Last Thursday, a similar suggestion in Sagaponack brought the school district together to meet in the school house to consider such an idea. A capacity crowd voiced their opinions to reject it. It was also noted that closing the school would cause an INCREASE in taxes. And it was agreed that the Sagaponack community identifies with and values its one-room school. Some people in the audience told the Board of Trustees that they had recently moved to Sagaponack to send their young children to the Sagaponack School and to live in a community that valued education and family values.

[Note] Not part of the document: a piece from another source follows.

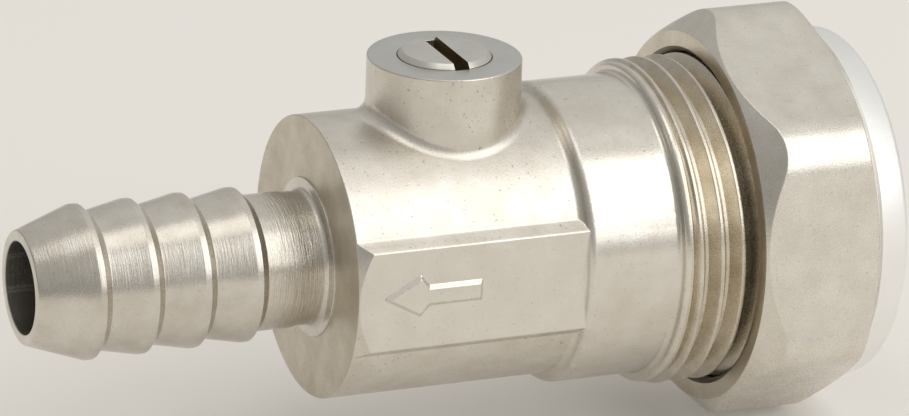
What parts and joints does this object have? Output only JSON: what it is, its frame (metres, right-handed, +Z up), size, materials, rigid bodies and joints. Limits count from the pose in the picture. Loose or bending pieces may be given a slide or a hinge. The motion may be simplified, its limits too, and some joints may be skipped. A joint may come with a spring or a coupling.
{
  "type": "isolating valve",
  "caption": "Slotted ball isolating valve with a compression end for pipe and a barbed hose tail, spindle boss on top, flow arrow on its side flat.",
  "frame": {"origin": "On the waterway's axis at the pipe stop, where the end of a 15 mm pipe comes to rest in the socket.", "axes": "+X along the waterway, out of the compression end. +Z up the spindle. The ball's centre is at x = -11.5 mm."},
  "size_m": [0.0581, 0.0264, 0.0278],
  "materials": {
    "forged_nickel": "satin nickel plate on a blasted forging",
    "nut_nickel": "satin nickel plate",
    "spindle_nickel": "turned, nickel plated",
    "bare_brass": "turned brass",
    "ball_brass": "polished, chrome plated brass",
    "seat_ptfe": "white PTFE",
    "seal_rubber": "black nitrile"
  },
  "bodies": {
    "valve": {"body": "forged_nickel", "ball_seat_outlet": "seat_ptfe", "ball_seat_inlet": "seat_ptfe", "seat_retainer": "bare_brass", "spindle_thrust_washer": "seat_ptfe"},
    "spindle_unit": {"spindle": "spindle_nickel", "spindle_oring_lower": "seal_rubber", "spindle_oring_upper": "seal_rubber"},
    "ball_unit": {"ball": "ball_brass"},
    "olive_ring": {"olive": "bare_brass"},
    "nut": {"compression_nut": "nut_nickel"}
  },
  "joints": [
    {"name": "spindle_turn", "type": "hinge", "parent": "valve", "child": "spindle_unit", "pos_m": [-0.0115, 0, 0.008], "axis": [0, 0, 1], "continuous": true},
    {"name": "ball_turn", "type": "hinge", "parent": "valve", "child": "ball_unit", "pos_m": [-0.0115, 0, 0], "axis": [0, 0, 1], "continuous": true},
    {"name": "olive_slide", "type": "slide", "parent": "valve", "child": "olive_ring", "axis": [1, 0, 0], "range_m": [0, 0.00451]},
    {"name": "nut_turn", "type": "hinge", "parent": "olive_ring", "child": "nut", "pos_m": [0.012, 0, 0], "axis": [1, 0, 0], "range_deg": [0, 1080]}
  ],
  "couplings": [
    {"joint": "spindle_turn", "follows": "ball_turn", "ratio": 1},
    {"joint": "olive_slide", "follows": "nut_turn", "m_per_rad": 0.00023873}
  ]
}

The future for both schools seems to involve opening the enrollment to allow anybody in the region, paying tuition, to come join with the kids in the district attenting the schools here. They may need a way to have a kindergarten program in both schools, so the kids don’t start in kindergarten somewhere else and then come here for grades one to four. The schools are working on this.

In any case, the programs at Sagaponack — I have not yet visited Wainscott — are unique, special and successful. Any parent with small kids owes it to themselves to consider the twenty-first century version of the one room schoolhouse approach. We are very lucky to have these schools here.